Vostok: A New Looping Factor for the Organization of the Regulatory Genome in the Drosophila Brain

The Drosophila regulatory genome is organized in a hierarchical series of topological associating domains (TADs) and intra-TAD regulatory loops. High-resolution Micro-C maps identified ~645 such loops in the larval brain of Drosophila, spanning distances of 25 kb to 250 kb. Many of these loops are associated with genes encoding neural adhesion proteins implicated in the formation of specific synapses, including Dprs, Dips, Sides and Beats. They are formed by interactions of pairs of tethering elements that contain simple repeated sequence motifs, such as GAGAG. Approximately 10% (64/645) of the loops are lost or diminished in larval brains obtained from homozygous mutants lacking the GAF (GAGA-associated factor) POZ oligomerization domain.
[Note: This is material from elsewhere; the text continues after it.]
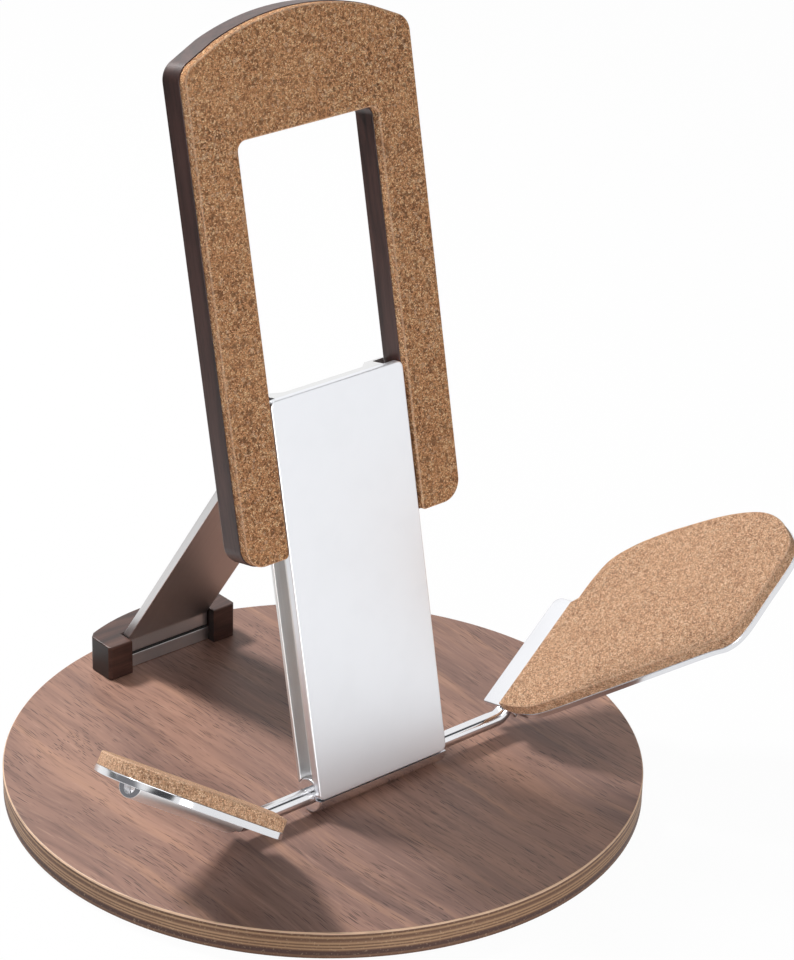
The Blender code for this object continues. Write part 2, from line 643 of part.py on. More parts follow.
def strut_piece(look):
    pivot = pivot_point()
    fold = Vector((0, FOOT_Y, BOARD_TOP + FOLD_HEIGHT))
    reach = pivot - fold
    span = math.hypot(reach.y, reach.z)
    tilt = math.atan2(-reach.y, reach.z) - math.asin(STRUT_OFFSET / span)
    down = Vector((0, math.sin(tilt), -math.cos(tilt)))
    back = Vector((0, math.cos(tilt), math.sin(tilt)))
    head = pivot + STRUT_OFFSET * back - 1.0 * down
    foot_z = BOARD_TOP + BAR_HEIGHT + 0.2 + PAD_STRIP + 0.1
    rear_fold_z = fold.z + STRUT_THICK * math.tan(tilt / 2)
    rear_head = head + STRUT_THICK * back
    corners = [(head.y, head.z, 0.8), (fold.y, fold.z, 3.0), (FOOT_Y, foot_z, 0.8),
               (FOOT_Y + STRUT_THICK, foot_z, 0.8), (FOOT_Y + STRUT_THICK, rear_fold_z, 7.0),
               (rear_head.y, rear_head.z, 0.8)]
    body = prism(rounded(corners, 6), -STRUT_HALF, STRUT_HALF, UPRIGHT, 0.4, 0.4, 1)
    lug_frame = axes(down, -back, -SIDE, pivot)
    turn_low = -STRUT_OFFSET - 1.0
    lug = arc(KNUCKLE_RADIUS, 0, 180, 10) + [(-KNUCKLE_RADIUS + 1.9, turn_low), (KNUCKLE_RADIUS, turn_low)]
    for side in (-1, 1):
        near, far = sorted((side * LUG_INNER, side * LUG_OUTER))
        body = join(body, prism(lug, near, far, lug_frame))
    body = cut(body, prism(circle(PIVOT_RADIUS + RUN, 16), -30, 30, lug_frame))
    make("strut_plate", body, pivot, look["satin_aluminium"])


def yoke_outline(inset=0.0):
    """Outline of the yoke as (x, v) points, going round from the left foot."""
    half = YOKE_HALF - inset
    inner = YOKE_WINDOW_HALF + inset
    foot = YOKE_FOOT + inset
    crown = YOKE_CROWN - inset
    shoulder = YOKE_SHOULDER - inset
    rise = crown - shoulder
    reach = (half ** 2 + rise ** 2) / (2 * rise)
    swing = math.degrees(math.asin(half / reach))
    top = arc(reach, 90 + swing, 90 - swing, 18, 0.0, crown - reach)
    corners = [(-inner, foot, 2.0), (-half, foot, 10.0)]
    corners += [(top[0][0], top[0][1], 9.0)] + [(x, y, 0.0) for x, y in top[3:-3]]
    corners += [(top[-1][0], top[-1][1], 9.0), (half, foot, 10.0), (inner, foot, 2.0)]
    corners += [(inner, YOKE_WINDOW_TOP + inset, 4.5), (-inner, YOKE_WINDOW_TOP + inset, 4.5)]
    return rounded(corners, 5)


def glide_screw_spots():
    low = YOKE_FOOT + GLIDE_LOW
    return [low + 0.17 * GLIDE_LONG, low + 0.83 * GLIDE_LONG]


def yoke_pieces(look):
    home = AXIS + YOKE_FOOT * UP
    frame_low = COLUMN_REAR
    wood = prism(yoke_outline(), frame_low, YOKE_WOOD_FRONT, COLUMN_FACE, 1.2, 0.3, 1)
    cork = prism(yoke_outline(0.4), YOKE_WOOD_FRONT + 0.2, YOKE_CORK_FRONT, COLUMN_FACE, 0.0, 1.0, 2)
    groove_low = COLUMN_REAR + RAIL_THICK + 0.35
    groove_high = WEB_FRONT - FRONT_LIP - 0.35
    middle = (groove_low + groove_high) / 2
    glide_near = GROOVE_BOTTOM_HALF + 0.5
    glide_far = YOKE_WINDOW_HALF - GAP
    for side, word in ((-1, "left"), (1, "right")):
        low = YOKE_FOOT + GLIDE_LOW
        high = low + GLIDE_LONG
        near, far = sorted((side * glide_near, side * glide_far))
        plan = rounded([(near, low, 0.8), (far, low, 0.8), (far, high, 0.8), (near, high, 0.8)], 3)
        glide = prism(plan, groove_low, groove_high, COLUMN_FACE, 0.5, 0.5, 1)
        for k, v in enumerate(glide_screw_spots()):
            spot = AXIS + side * glide_near * SIDE + v * UP + middle * OUT
            frame = along(-side * SIDE, spot)
            glide = cut(glide, countersink(2.6, 1.4, 30.0, frame))
            wood = cut(wood, turned([(0, -4), (1.4 + GAP, -4), (1.4 + GAP, -18), (0, -18)], frame, 10))
            make("glide_screw_%s_%d" % (word, k + 1), countersunk(2.6, 1.4, 17.0, frame), home,
                 look["zinc_screw"])
        make("yoke_glide_" + word, glide, home, look["black_plastic"])
    make("yoke_frame", wood, home, look["dark_walnut"])
    make("yoke_cork", cork, home, look["cork"])


def cork_plan(grow=0.0):
    """Outline of a leaf's cork as (a, b) points: along the rod first, then forward."""
    run = [(67.5, 9.0), (79.0, 9.4), (92.0, 12.0), (103.0, 20.5), (111.0, 30.0), (118.0, 40.0),
           (130.0, 60.5), (136.0, 78.5), (134.5, 92.0), (127.0, 104.0), (122.0, 107.6), (114.0, 109.2),
           (95.0, 109.3), (76.0, 109.3), (66.5, 105.5), (60.5, 97.0), (42.0, 73.5), (24.0, 50.5),
           (7.5, 29.0), (3.6, 19.0), (2.5, 10.5)]
    edge = smooth_run(run, 3)
    if grow > 0:
        count = len(edge)
        moved = []
        for k in range(count):
            step = Vector(edge[min(k + 1, count - 1)]) - Vector(edge[max(k - 1, 0)])
            step.normalize()
            moved.append((edge[k][0] + grow * step.y, edge[k][1] - grow * step.x))
        edge = moved
    return edge


def leaf_pieces(look):
    border = 6.0
    for side, word in ((-1, "left"), (1, "right")):
        plan = leaf_plan(side)
        section = leaf_section(side)
        edge = cork_plan(PLATE_MARGIN)
        strip = rounded([(STRIP_START, border, 0.0), (STRIP_START, STRIP_REAR, 1.2),
                         (STRIP_END, STRIP_REAR, 4.5), (STRIP_END, border, 0.0)], 6)[1:]
        outline = strip + edge[1:-3] + [(STRIP_START, 14.0)]
        plate = prism([(b, a) for a, b in outline], LEAF_LOW, LEAF_TOP, plan, 0.4, 0.6, 1)
        d_shape = [(LEAF_LOW + 1.0, -SLEEVE_HALF), (LEAF_LOW + 1.0, SLEEVE_HALF)]
        flat = SLEEVE_DEPTH / SLEEVE_HALF
        d_shape += [(-x * flat, y) for x, y in arc(SLEEVE_HALF, 90, -90, 16)]
        body = join(plate, prism(d_shape, SLEEVE_START, SLEEVE_END, section, 0.3, 0.3, 1))
        body = cut(body, prism(circle(ROD_RADIUS + RUN, ROD_FACETS), STRIP_START - 3, SLEEVE_END + 4, section))
        stop = [(0.0, 0.0)] + [(h, b) for b, h in arc(SLEEVE_HALF + 2.0, -27.5, -153.0, 6)]
        body = cut(body, prism(stop, SLEEVE_START - 1, 7.2, section))
        along_rod, square, elbow = leaf_directions(side)
        seat = elbow + (ROD_GROOVE[0] + ROD_GROOVE[1]) / 2 * along_rod - (SLEEVE_DEPTH + 0.05) * square
        frame = along(-square, seat)
        long = SLEEVE_DEPTH + 0.05 - (ROD_RADIUS - GROOVE_DEEP + 0.35)
        body = cut(body, turned([(0, 1), (1.7, 1), (1.7, -long - 0.5), (0, -long - 0.5)], frame, 10))
        make("leaf_plate_" + word, body, elbow, look["brushed_aluminium"])
        grub = cut(turned([(0, 0), (1.3, 0), (1.5, -0.2), (1.5, 0.4 - long), (1.0, -long), (0, -long)], frame, 10),
                   hex_socket(0.8, -1.2, 1.0, frame))
        make("leaf_grub_" + word, grub, elbow, look["zinc_screw"])
        pad_edge = [(2.5, border), (64.0, border)] + cork_plan()
        pad = prism([(b, a) for a, b in pad_edge], LEAF_TOP + 0.2, LEAF_CORK_TOP, plan, 0.0, 0.9, 2)
        make("leaf_cork_" + word, pad, elbow, look["cork"])


def finishes():
    return {
        "walnut_ply": finish("walnut_ply", (0.33, 0.21, 0.15), 0.0, 0.5),
        "dark_walnut": finish("dark_walnut", (0.09, 0.05, 0.04), 0.0, 0.4),
        "cork": finish("cork", (0.48, 0.29, 0.15), 0.0, 0.85),
        "brushed_aluminium": finish("brushed_aluminium", (0.85, 0.85, 0.87), 1.0, 0.3),
        "satin_aluminium": finish("satin_aluminium", (0.72, 0.71, 0.71), 1.0, 0.35),
        "polished_steel": finish("polished_steel", (0.8, 0.8, 0.82), 1.0, 0.12),
        "dark_steel": finish("dark_steel", (0.3, 0.3, 0.31), 1.0, 0.4),
        "zinc_screw": finish("zinc_screw", (0.6, 0.6, 0.62), 1.0, 0.3),
        "black_rubber": finish("black_rubber", (0.03, 0.03, 0.03), 0.0, 0.8),
        "black_plastic": finish("black_plastic", (0.05, 0.05, 0.05), 0.0, 0.5),
    }


def build():
    clear_scene()
    look = finishes()
    base_pieces(look)
    bracket_pieces(look)
    arm_pieces(look)
    holder_pieces(look)
    column_pieces(look)
    strut_piece(look)
    yoke_pieces(look)
    leaf_pieces(look)


build()
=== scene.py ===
"""Folding guitar stand: walnut plywood base, aluminium column and strut, cork-faced yoke and leaves.

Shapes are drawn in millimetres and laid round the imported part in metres. +X is to the right
seen from the front, +Y is to the rear and +Z is up.
"""
import math

import bmesh
import bpy
from mathutils import Matrix, Vector
from mathutils.geometry import delaunay_2d_cdt


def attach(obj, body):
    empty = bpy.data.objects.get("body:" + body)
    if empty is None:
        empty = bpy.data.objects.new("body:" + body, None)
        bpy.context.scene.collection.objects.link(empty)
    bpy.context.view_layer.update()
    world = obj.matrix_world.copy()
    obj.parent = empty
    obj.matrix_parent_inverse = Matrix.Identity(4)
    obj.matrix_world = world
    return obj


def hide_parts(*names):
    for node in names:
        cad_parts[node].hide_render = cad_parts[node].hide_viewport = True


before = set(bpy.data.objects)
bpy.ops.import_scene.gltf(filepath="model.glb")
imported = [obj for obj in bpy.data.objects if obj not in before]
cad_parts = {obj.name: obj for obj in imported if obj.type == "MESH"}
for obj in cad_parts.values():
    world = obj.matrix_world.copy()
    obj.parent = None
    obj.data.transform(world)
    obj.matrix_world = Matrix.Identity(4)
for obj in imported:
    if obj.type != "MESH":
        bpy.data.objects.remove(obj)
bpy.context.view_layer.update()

MM = 0.001
GAP = 0.3                      # air between two pieces that rest on each other
RUN = 0.06                     # radial clearance of a rod in its bore
HAIR = 0.05                    # smallest step between two faces that lie close
SLIVER = 0.01                  # keeps two cuts from ending on the same face
SHARP = math.radians(35.0)     # edges that turn more than this are drawn sharp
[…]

We also present evidence for a second looping factor, the MADF-containing Vostok protein (CG11504), which recognizes a GCAACA motif that is over-represented in brain tethering elements. There is a loss of 47 of the loops (7%) in larval brains obtained from Vostok mutants. These losses are associated with diminished expression of associated genes, suggesting impaired enhancer-promoter interactions. Only 9 loops are disrupted in both Vostok and GAF mutants, raising the possibility of a combinatorial code for tether-tether interactions. Support for this possibility stems from the observation that two previously identified meta-loops spanning 6 Mb rely on both GAF and Vostok. We discuss the prospects of using different combinations of looping factors to produce unlimited 3D associations of genetic loci in animal genomes. Overall design: ChIP-Seq analyses were performed on the brains of wandering larvae (4-6h before puparium formation). All experiments were performed using wild type or Vostok null mutant larvae.